Chuvas nesta sexta-feira (24) ampliaram nível dos rios de Bonito, município turístico a 297 quilômetros da Capital, o que tem provocado transtornos a moradores e turistas. O solo já estava úmido, por conta das chuvas registradas neste mês, e a preocupação é que os extremos climáticos ampliem as dificuldades.
Por causa das fortes chuvas, turistas e funcionários do Abismo Anhumas, ponto de visitação famoso na cidade, ficaram ilhados. A MS-382, que dá acesso à Gruta do Lago Azul, por exemplo, foi destruída pela enxurrada.
Ex-secretário de Turismo do município e presidente do IDB (Instituto de Desenvolvimento de Bonito), Augusto Barbosa Mariano explica que os rios Mimoso, Formoso, Prata e Anhumas foram os mais afetados. “Tirando isso, algumas interdições pontuais e algumas árvores que caíram estão voltando dentro da normalidade”.
Ele, no entanto, comenta que impactos em 2013 e em 2018 foram tão grandes ou até maiores que os desta semana. “A nossa estrutura é muito rápida para dar reforços. Os balneários aumentam muito o volume de água e também turvam as águas. Por questão de segurança, há passeios cancelados. Mas até o fim do dia, não tinha nenhum ponto de alagamento”.
Um dos principais fatores, na avaliação dele, é o aumento de extremos climáticos. Mariano ressalta que mora há 43 anos na cidade e que, na sua opinião, o Rio Formoso sempre encheu e ficou turvo, mas o período para isso acontecer era maior. “Demorava mais para encher e turvar. Também limpava mais rapidamente. Hoje, tem demorado mais esse processo de voltar a transparência da água”.
A gente não pode esquecer que a temperatura do mundo tem aumentado em cerca de dois graus ao ano. A gente tem a influência dos rios voadores que vêm da região amazônica, não podemos esquecer que nosso Pantanal tem perdido grande quantitativo de água e tudo isso em função da mão humana.
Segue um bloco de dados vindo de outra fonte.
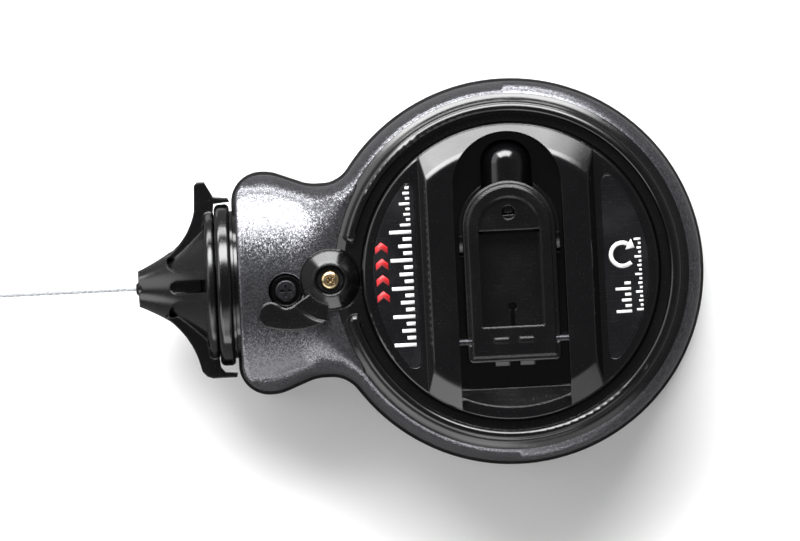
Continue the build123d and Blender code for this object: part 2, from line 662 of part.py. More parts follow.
def crank_knob():
    knob = rod_y(KNOB_R, KNOB_BASE_Y, KNOB_TIP_Y, z=KNOB_Z)
    knob = fillet(edges_at(knob, KNOB_TIP_Y, Axis.Y), KNOB_R - 0.6)
    knob = chamfer(edges_at(knob, KNOB_BASE_Y, Axis.Y), 0.5)
    head_y = KNOB_TIP_Y - 5.0
    knob -= rod_y(KNOB_AXLE_R + RUN_GAP, KNOB_BASE_Y - 1, head_y, z=KNOB_Z)
    return knob - rod_y(KNOB_AXLE_HEAD + RUN_GAP, head_y - RUN_GAP, head_y + 1.5, z=KNOB_Z)


# ---------------------------------------------------------------- brake lever
CAM_R = 5.0
CAM_SLEEVE_R = 6.1
CAM_THROW = 0.8
LEVER_TRAVEL = 65.0         # degrees, clockwise seen from the crank side
LEVER_WEB_R = 11.9          # the low web between hub and blade ends at this radius
CAM_Z = (35.9, 38.1)


def cam_centre():
    """At rest the cam's high side stands one lever travel away from the disc's rim."""
    turn = math.radians(LEVER_TRAVEL)
    return LEVER_X + CAM_THROW * math.cos(turn), CAM_THROW * math.sin(turn)


def lever_blade():
    """Plan of the blade around the pivot: a comma that starts at the hub."""
    start, end = (-10.0, -6.2), (-1.4, -11.7)
    upper = Spline(start, (-13.2, -7.3), (-17.3, -5.4), tangents=((-1, -0.7), (-1, 0.1)))
    tip = ThreePointArc((-17.3, -5.4), (-20.9, -8.9), (-17.7, -12.9))
    lower = ThreePointArc((-17.7, -12.9), (-11.0, -13.8), end)
    inner = Polyline(end, (-1.0, -7.0), (-6.6, -3.0), start)
    return make_face([upper, tip, lower, inner]) - Circle(LEVER_WEB_R)


HUB_TOP = 51.3
HUB_TOP_R = 4.9
BLADE_TOP = 50.0
WASHER_SEAT = 48.9
SQUARE_HALF = 1.9           # the lever sits on a square of the shaft
LEVER_SCREW_R = 1.25


def brake_lever():
    base = PAD_TOP + 0.1
    blade = prism(lever_blade(), base, BLADE_TOP)
    blade = fillet(edges_at(blade, BLADE_TOP), 0.45)
    skirt = Cone(LEVER_R + 0.2, HUB_TOP_R, HUB_TOP - base, align=(MID, MID, MIN))
    web = Circle(LEVER_WEB_R) & make_face(Polyline((0, 0), (-11.0, -6.8), (-14.0, -14.0), (-1.9, -14.0),
                                                   close=True))
    lever = blade + Pos(0, 0, base) * skirt + prism(web, base, BLADE_TOP - 0.8)
    lever = Pos(LEVER_X, 0, 0) * lever
    lever -= rod(HUB_TOP_R - 0.7, WASHER_SEAT, 60, LEVER_X)
    return lever - lever_square(40, 60)


def lever_square(low, high):
    """Square end of the lever's shaft."""
    return block((LEVER_X - SQUARE_HALF, LEVER_X + SQUARE_HALF), (-SQUARE_HALF, SQUARE_HALF), (low, high))


def lever_shaft():
    shaft = rod(SHAFT_R, BRACKET_Z[0], PAD_TOP, LEVER_X) + lever_square(PAD_TOP, WASHER_SEAT)
    return shaft - rod(LEVER_SCREW_R, 39.0, 50, LEVER_X)


def lever_washer():
    return tube(3.7, 1.5, WASHER_SEAT, WASHER_SEAT + 0.4, LEVER_X)


def lever_screw():
    return pan_screw(LEVER_X, 0, WASHER_SEAT + 0.4, 2.8, 1.9, LEVER_SCREW_R, 39.5)


def brake_cam():
    return rod(CAM_R, *CAM_Z, *cam_centre()) - rod(SHAFT_R, 30, 40, LEVER_X)


def cam_sleeve():
    return tube(CAM_SLEEVE_R, CAM_R, *CAM_Z, *cam_centre())


def cam_bracket():
    plan = make_hull((Pos(LEVER_X, 0) * Circle(3.7) + Pos(*NECK_SCREW) * Circle(4.0)).edges())
    bracket = prism(plan, *BRACKET_Z)
    return bracket - rod(SHAFT_R + RUN_GAP, 30, 40, LEVER_X) - rod(NECK_SCREW_R, 30, 40, *NECK_SCREW)


def neck_screw():
    return pan_screw(*NECK_SCREW, NECK_SCREW_SEAT, 3.1, 1.2, NECK_SCREW_R, BRACKET_Z[0] + 0.2)


# ---------------------------------------------------------------- neck, nozzle and line
def neck_collar():
    outline = [(COLLAR_X, MOUTH_R), (COLLAR_X, COLLAR_R), (COLLAR_BACK_X, COLLAR_R), (COLLAR_BACK_X, 21.0),
               (NECK_FRONT_X, 21.0), (NECK_FRONT_X, NECK_BORE_R), (NECK_FRONT_X + 7.0, NECK_BORE_R),
               (NECK_FRONT_X + 7.0, MOUTH_R)]
    face = make_face(Polyline(*outline, close=True))
    face = round_corner(face, COLLAR_X, COLLAR_R, 1.6)
    face = round_corner(face, COLLAR_BACK_X, COLLAR_R, 1.2)
    return Pos(0, 0, SPLIT_Z) * revolve(face, Axis.X)


TIP_R = 5.1
CONE_BASE_R = 18.4
CONE_MID = (-97.0, 9.9)     # the cone's outer slope is hollow and passes here
SEAL_X, SEAL_RING_R = -80.6, 16.72
GUIDE_R = 2.0
FELT_R = 6.9
WING_HALF_Z = 4.6
PLUG_R = 17.4
RECESS_DEPTH = 1.7
RIB_HALF = 4.1              # half width of the rib that carries the window, above and below
CAVITY = [(-99.0, 0), (-99.0, 2.2), (-94.5, 7.0), (-88.0, 7.4), (-87.0, 14.8), (-76, 14.8), (-76, 0)]


def cone_arc(inset=0.0):
    """Outer slope of the nozzle's cone, from the tip to the flange."""
    return ThreePointArc((TIP_X, TIP_R - inset), (CONE_MID[0], CONE_MID[1] - inset),
                         (NOZZLE_BASE_X, CONE_BASE_R - inset))


def nozzle_solid():
    """Cone, flange ring and plug as one turned solid."""
    ring_back = COLLAR_X - 0.1
    rest = Polyline((NOZZLE_BASE_X, CONE_BASE_R), (NOZZLE_BASE_X, NOZZLE_RING_R), (ring_back, NOZZLE_RING_R),
                    (ring_back, PLUG_R), (-77.0, PLUG_R), (-77.0, 0), (TIP_X, 0), (TIP_X, TIP_R))
    face = make_face([cone_arc(), rest])
    for x in (NOZZLE_BASE_X, ring_back):
        face = round_corner(face, x, NOZZLE_RING_R, 1.2)
    return Pos(0, 0, SPLIT_Z) * revolve(face, Axis.X)


def recesses():
    """Hollows with a round front end, on both sides of the ribs above and below."""
    base = Polyline((NOZZLE_BASE_X, CONE_BASE_R - RECESS_DEPTH), (NOZZLE_BASE_X, 0), (TIP_X, 0),
                    (TIP_X, TIP_R - RECESS_DEPTH))
    floor = Pos(0, 0, SPLIT_Z) * revolve(make_face([cone_arc(RECESS_DEPTH), base]), Axis.X)
    end_x, end_r = -94.0, 3.6
    plan = Pos(end_x, RIB_HALF + end_r) * Circle(end_r)
    plan += Pos(end_x + 10, RIB_HALF + 10) * Rectangle(20, 20)
    plan = plan & Pos(NOZZLE_BASE_X - 20.4, 0) * Rectangle(40, 60)
    quarter = prism(plan, SPLIT_Z, SPLIT_Z + 30) - floor
    upper = quarter + mirror(quarter, Plane.XZ)
    return upper + mirror(upper, Plane.XY.offset(SPLIT_Z))


def wing(side):
    """Finger wing in the plane of the line: +1 carries the thumb ear, -1 the plain arm."""
    if side > 0:
        edge = ThreePointArc((-98.3, 8.4), (-92.3, 14.2), (-89.2, 21.5))
        outer = Polyline((-89.2, 21.5), (-88.9, 28.6), (-88.0, 29.6), (-86.0, 29.6), (-83.6, 25.2),
                         (-79.6, 24.8), (-79.0, 23.6), (-83.6, 23.2), (-84.2, 18.0), (-87.0, 8.0),
                         (-98.3, 8.4))
    else:
        edge = ThreePointArc((-98.9, 8.4), (-91.9, 16.2), (-89.4, 22.4))
        outer = Polyline((-89.4, 22.4), (-88.9, 24.4), (-87.6, 25.8), (-86.0, 26.4), (-79.2, 26.4),
                         (-78.9, 25.1), (-82.4, 24.8), (-83.6, 23.4), (-84.2, 18.0), (-87.0, 8.0),
                         (-98.9, 8.4))
    plate = Pos(0, 0, SPLIT_Z) * extrude(make_face([edge, outer]), WING_HALF_Z, both=True)
    return plate if side > 0 else mirror(plate, Plane.XZ)


def windows():
    """Window through the cone's wall in each rib, with a round front end."""
    front_x, half = -95.0, 1.8
    window = block((front_x, NOZZLE_BASE_X), (-half, half), (SPLIT_Z + 8.5, SPLIT_Z + 24))
    window += rod(half, SPLIT_Z + 8.5, SPLIT_Z + 24, front_x)
    return window + mirror(window, Plane.XY.offset(SPLIT_Z))


def nozzle():
    body = nozzle_solid() - recesses() + wing(1) + wing(-1)
    ring_inside = rod_x(COLLAR_R + 0.3, COLLAR_X - 0.05, -60, z=SPLIT_Z)
    body -= ring_inside - rod_x(PLUG_R, -90, -60, z=SPLIT_Z)
    body -= windows() + turned_x(CAVITY) + rod_x(GUIDE_R, TIP_X - 1, -98, z=SPLIT_Z)
    for angle in range(30, 390, 60):
        notch = Pos(0, 0, SPLIT_Z) * Rot(angle, 0, 0) * Pos(TIP_X, TIP_R - 0.7, 0)
        body -= notch * Rot(90, 0, 0) * Cylinder(1.0, 4.4)
    return body - seal_ring(0.9)


def seal_ring(radius):
    return Pos(SEAL_X, 0, SPLIT_Z) * Rot(0, 90, 0) * Torus(SEAL_RING_R, radius)


def nozzle_seal():
    return seal_ring(0.8)


def line_guide():
    inner, back = LINE_R + 0.2, CAVITY[0][0]
    return turned_x([(TIP_X - 0.7, inner), (TIP_X - 0.7, 1.3), (TIP_X, GUIDE_R), (back, GUIDE_R),
                     (back, inner)])


def felt_wiper():
    front, back, inner = -93.4, NOZZLE_BASE_X + 0.3, LINE_R + RUN_GAP
    return turned_x([(front, inner), (front, FELT_R), (back, FELT_R), (back, inner)])


LINE_TAIL_X = -76.0         # inner end of the straight run of line that moves with the hook


def line_out():
    return rod_x(LINE_R, HOOK_X - CRIMP_GRIP, LINE_TAIL_X, z=SPLIT_Z)


def line_run():
    """Line from the wound pack to the start of the straight run."""
    reach = -LINE_TAIL_X - 0.6
    lead_r = LINE_PACK_R + LINE_R + 0.2
    turn = math.acos(lead_r / reach)
    start = Vector(-lead_r * math.cos(turn), lead_r * math.sin(turn), (WIND_Z[0] + WIND_Z[1]) / 2)
    end = Vector(-reach, 0, SPLIT_Z)
    path = Line(start, end)
    return sweep(Plane(origin=start, z_dir=path % 0) * Circle(LINE_R), path=path)


CRIMP_R, CRIMP_LENGTH = 1.5, 6.0
CRIMP_GRIP = 1.5            # length of line inside the crimp
HOOK_DROP = 9.0


def hook_crimp():
    crimp = rod_x(CRIMP_R, HOOK_X - CRIMP_LENGTH, HOOK_X, z=SPLIT_Z)
    return crimp - rod_x(LINE_R, HOOK_X - CRIMP_GRIP, HOOK_X + 1, z=SPLIT_Z)


def line_hook():
    end, half, sheet = HOOK_X - HOOK_LENGTH, 5.5, 0.6
    plan = make_hull((Pos(HOOK_X - 7.5, 0) * Circle(2.4) + Pos(end + half, 0) * Circle(half)).edges())
    plan += Pos(end + half / 2, 0) * Rectangle(half, 2 * half)
    hook = prism(plan, SPLIT_Z - sheet, SPLIT_Z + sheet)
    hook += block((end, end + 2 * sheet), (-half, half), (SPLIT_Z - HOOK_DROP, SPLIT_Z + sheet))
    hook -= rod(NAIL_HOLE_R, 0, 40, end + 7.5)
    return hook - rod_x(CRIMP_R, HOOK_X - CRIMP_LENGTH, HOOK_X, z=SPLIT_Z)


# ---------------------------------------------------------------- hand over
PARTS = {
    "front_shell": front_shell, "back_shell": back_shell, "case_screws": case_screws,
    "side_cover": side_cover, "gear_plate": gear_plate, "ring_gear": ring_gear,
    "ring_gear_screws": ring_gear_screws, "sun_gear": sun_gear,
    "planet_gear_1": lambda: planet_gear(0), "planet_gear_2": lambda: planet_gear(1),
    "planet_gear_3": lambda: planet_gear(2), "planet_carrier": planet_carrier,
    "planet_pins": planet_pins, "carrier_screws": carrier_screws, "spool_axle": spool_axle,
    "thrust_washer": thrust_washer, "spool_drum": spool_drum, "spool_back_flange": spool_back_flange,
    "line_wound": line_wound, "axle_seal": axle_seal, "crank_disc": crank_disc,
    "label_panel_left": lambda: label_panel(-1), "label_panel_right": lambda: label_panel(1),
    "arm_hinge_pin": arm_hinge_pin, "crank_arm": crank_arm, "knob_bracket": knob_bracket,
    "knob_hinge_pins": knob_hinge_pin, "knob_axle": knob_axle, "crank_knob": crank_knob,
    "brake_lever": brake_lever, "lever_shaft": lever_shaft, "lever_washer": lever_washer,
    "lever_screw": lever_screw, "brake_cam": brake_cam, "cam_sleeve": cam_sleeve,
    "cam_bracket": cam_bracket, "neck_screw": neck_screw, "neck_collar": neck_collar,
    "nozzle": nozzle, "nozzle_seal": nozzle_seal, "line_guide": line_guide, "felt_wiper": felt_wiper,
    "line_out": line_out, "line_run": line_run, "hook_crimp": hook_crimp, "line_hook": line_hook,
}

os.makedirs("parts", exist_ok=True)
for name, build in PARTS.items():
    export_step(build(), "parts/" + name + ".step")
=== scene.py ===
"""Looks of the chalk line reel, built around its CAD frame. Metres; +Z comes out of the crank face."""
import json
import math

import bmesh
import bpy
from mathutils import Matrix, Vector


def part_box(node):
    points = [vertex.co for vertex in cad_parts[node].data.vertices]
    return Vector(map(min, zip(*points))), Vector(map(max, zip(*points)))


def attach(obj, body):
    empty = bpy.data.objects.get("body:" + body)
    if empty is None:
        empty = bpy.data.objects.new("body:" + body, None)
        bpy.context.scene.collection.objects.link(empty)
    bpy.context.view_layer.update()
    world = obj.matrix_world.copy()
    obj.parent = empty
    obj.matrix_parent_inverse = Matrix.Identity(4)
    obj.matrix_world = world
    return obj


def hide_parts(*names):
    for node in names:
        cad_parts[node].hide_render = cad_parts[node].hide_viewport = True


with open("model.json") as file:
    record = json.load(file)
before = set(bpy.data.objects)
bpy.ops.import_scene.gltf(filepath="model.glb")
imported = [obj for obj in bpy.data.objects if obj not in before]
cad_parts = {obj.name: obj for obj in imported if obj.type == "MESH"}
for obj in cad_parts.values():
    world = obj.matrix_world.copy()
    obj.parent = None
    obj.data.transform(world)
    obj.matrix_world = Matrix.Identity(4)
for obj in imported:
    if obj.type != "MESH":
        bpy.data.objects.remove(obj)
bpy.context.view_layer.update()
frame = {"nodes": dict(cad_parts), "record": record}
MM = 0.001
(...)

É muito difícil resolver isso a curto prazo, mas a médio e longo prazo, é possível”, afirma Barbosa Mariano.
Ele descreve que em 2018, o Balneário Municipal transbordou e gerou um “caos” aos munícipes. Segundo ele, há vários fatores que influenciam para aumentar as dificuldades. “Isso é uma série de fatores – a supressão vegetal tem provocado um aumento, mas também as mudanças climáticas. Também tivemos um boom imobiliário na beira dos nossos principais rios e córregos, como o Prata ou o Seco”.
“Cada chácara que loteia, se cria mais um acesso ao rio, com passarela de deck. Você tem mais uma fossa séptica, captação de água, e mais gente frequentando o rio ou alugando, frequentando. Temos o aumento de turistas, e há mais veículos circulando, impactando as nossas estradas. Elas não foram planejadas para receber carretas bitrem de 40 ou 50 toneladas.”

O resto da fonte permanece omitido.